Under EU regulations, salaries in Brussels are considered the benchmark, with employees of agencies in other countries receiving higher or lower wages depending on the cost of living based on what’s known as a “correction coefficient.” In Poland, Leggeri said, that means “we get 66.4 percent of the salary which normally we should get if we were in Brussels.”
Leggeri said “we have to make sure that the recruitment is balanced, that there’s a geographic balance, and for the time being this situation … is detrimental to candidates that come from other countries than Poland, especially if they have family ties in their member states of origin, if they have an apartment … if they have children.”

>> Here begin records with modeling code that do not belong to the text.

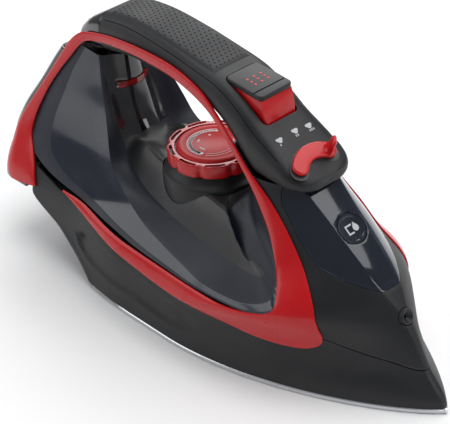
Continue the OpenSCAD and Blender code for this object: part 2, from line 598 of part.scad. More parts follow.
// ---- Rear cap with the cord inlet -----------------------------------------------------
drum_l = 18;
drum_at = at(255, 0, 137.5);
module rear_cap() {
    color([0.06, 0.06, 0.07])
    difference() {
        loft([for (b = [grip_end + gap, 246, 251, 256, 261, 265, 268]) grip_ring(b, 0)]);
        translate(drum_at) rotate([90, 0, 0]) cylinder(h = drum_l + 0.6, r = drum_r + running, center = true);
        translate([drum_at.x - 30, -slot_w / 2, drum_at.z - slot_w / 2 - 2]) cube([30, slot_w, slot_w + 4]);
        translate(drum_at) rotate([0, 90, 0]) cylinder(h = 30, r = cord_hole_r);
    }
}
slot_w = 2 * cord_hole_r + 3;
module inlet_drum() {
    color("dimgray")
    translate(drum_at)
        difference() {
            rotate([90, 0, 0]) cylinder(h = drum_l, r = drum_r, center = true);
            rotate([0, 90, 0]) cylinder(h = 4 * drum_r, r = cord_hole_r, center = true);
        }
}
module terminal_block() {
    color("ivory")
    translate([half_l - 234 * kx, -7, (lookup(218, GRIP_BOTTOM) + 0.4) * kz + wall]) cube([16, 14, 8]);
}

// ---- Pilot lamp -----------------------------------------------------------------------
// The lens is a strip across the rear wall of the hand opening, with the lamp behind it
lens_at = at(233, 0, 110.5);
lens_l = 22;
lens_h = 3.4;
lens_rise = 0.7;
lens_curve = 16.4;
lamp_r = 2.5;
lamp_l = 6;
module lens_slot(clearance) {
    translate([lens_at.x - 10, -lens_l / 2 - clearance, lens_at.z - lens_h / 2 - clearance])
        cube([20, lens_l + 2 * clearance, lens_h + 2 * clearance]);
}
module pilot_lens() {
    turn = asin(lens_l / 2 / (lens_curve + lens_rise));
    color("darkred")
    translate([lens_at.x - lens_curve, 0, lens_at.z - lens_h / 2]) rotate([0, 0, -turn])
        rotate_extrude(angle = 2 * turn) translate([lens_curve - wall, 0]) square([wall + lens_rise, lens_h]);
}
module pilot_lamp() {
    color("orange")
    translate([lens_at.x - wall - lamp_l - 1, 0, lens_at.z]) rotate([0, 90, 0])
        cylinder(h = lamp_l, r = lamp_r);
}

// ---- Spray button and pump --------------------------------------------------------------
button_cap_t = 3;
button_drop = 14;
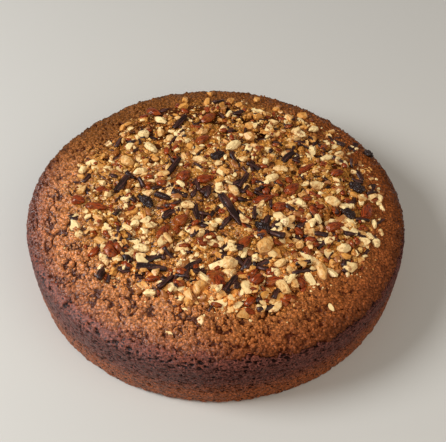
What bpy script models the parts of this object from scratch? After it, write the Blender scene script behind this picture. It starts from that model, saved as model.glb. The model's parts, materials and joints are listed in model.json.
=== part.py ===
"""A whole round honey cake, 236 mm across, with a crumbly crust and a topping of chopped nuts.

The cake is one solid: a superellipse dome over a straight side, with the small chopped nuts fused on.
Each topping as large as a berry is a solid of its own: nut pieces, red-skinned almonds, raisins and
slivers of dark dried fruit. They are bedded on the dome with a fine gap under them.
Units are metres, +Z is up, and the origin is at the centre of the underside.
"""

import math
import random

import bmesh
import bpy
from mathutils import Matrix, Vector, noise

MM = 0.001

# The cake's turned form
CAKE_RADIUS = 118 * MM  # widest, where the dome meets the side
WALL_HEIGHT = 35.5 * MM  # height of that widest ring
CAKE_HEIGHT = 56 * MM  # middle of the dome, before its relief
DOME_FLATNESS = 2.1  # exponent of the superellipse: 2 is a plain ellipse, more is flatter
LEAN = 2.4 * MM  # how much more one edge rose in the oven than the middle did
LEAN_BEARING = math.radians(197)
FOOT_RADIUS = 115.6 * MM  # side just above the rounded foot
FOOT_HEIGHT = 2.6 * MM
SOLE_RADIUS = 113.2 * MM  # the flat underside

# Its mesh
TOP_CELLS = 32  # quads across the dome
WALL_RINGS = 4
PROFILE_STEPS = 240

# Relief baked into the dome, as (size of a swell, its height)
DOME_SWELLS = ((31 * MM, 1.4 * MM), (16 * MM, 2.4 * MM))
WALL_SWELLS = ((26 * MM, 0.5 * MM),)

# Toppings
BED_GAP = 0.35 * MM  # between a topping and the dome
TOPPING_MIDDLE = Vector((4 * MM, 6 * MM))
TOPPING_RADIUS = 84 * MM  # inside it the dome is covered, outside it chips thin out
STRAY_RADIUS = 101 * MM

# Chopped nuts fused to the dome
CHIP_COUNT = 178
CHIP_LENGTHS = (5.4 * MM, 8.6 * MM)
CHIP_JITTER = 3.2 * MM
CHIP_CLEARANCE = 0.9 * MM
CHIP_LIFT = 0.16  # share of its thickness that a chip's middle lies above the crust
CHIP_SEED = 4100
STRAYS_KEPT = 0.65  # share of the chips that stay just outside the topping's edge
GOLDEN_ANGLE = math.pi * (3 - math.sqrt(5))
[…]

He added: “The Commission is aware of that and we have discussions about this situation.”
Frontex now plays a crucial role for the bloc. At the peak of the 2015 migration crisis that brought more than one million refugees to Europe, EU countries decided to impose tighter controls on its external borders. Frontex also has gained responsibilities in the fight against terrorism and cross-border crime.
Its expanded powers came into force on October 6 last year. “We quickly implemented the mandate and now the agency is more present in the field and more operational than ever,” Leggeri said.
He said the agency can now deploy a “rapid reaction” team of 1,500 officers, made available by EU countries. It has already deployed 1,700 officers to operations in Greece, Italy, Spain, Bulgaria and the Balkans (up from just 300 at the start of the migration crisis)
Frontex is also now responsible for supporting member countries when they return illegal migrants. “We have organized since the beginning of this year more than 250 flights, Frontex flights, corresponding to around 11,100 irregular migrants returned with the support of the agency,” Leggeri said.
One longstanding proposal, yet to be implemented, to help prevent migrants crossing from Africa into Europe, is to set up registration centers in Libya — an idea that’s been endorsed by countries including Hungary and Italy, which normally have very different attitudes to migration.
French President Emmanuel Macron recently revived the proposal, but Leggeri said that, because of the conditions in the North African country, he was not keen. “I would not send my officers to Libya because the security situation there doesn’t make it possible,” he said.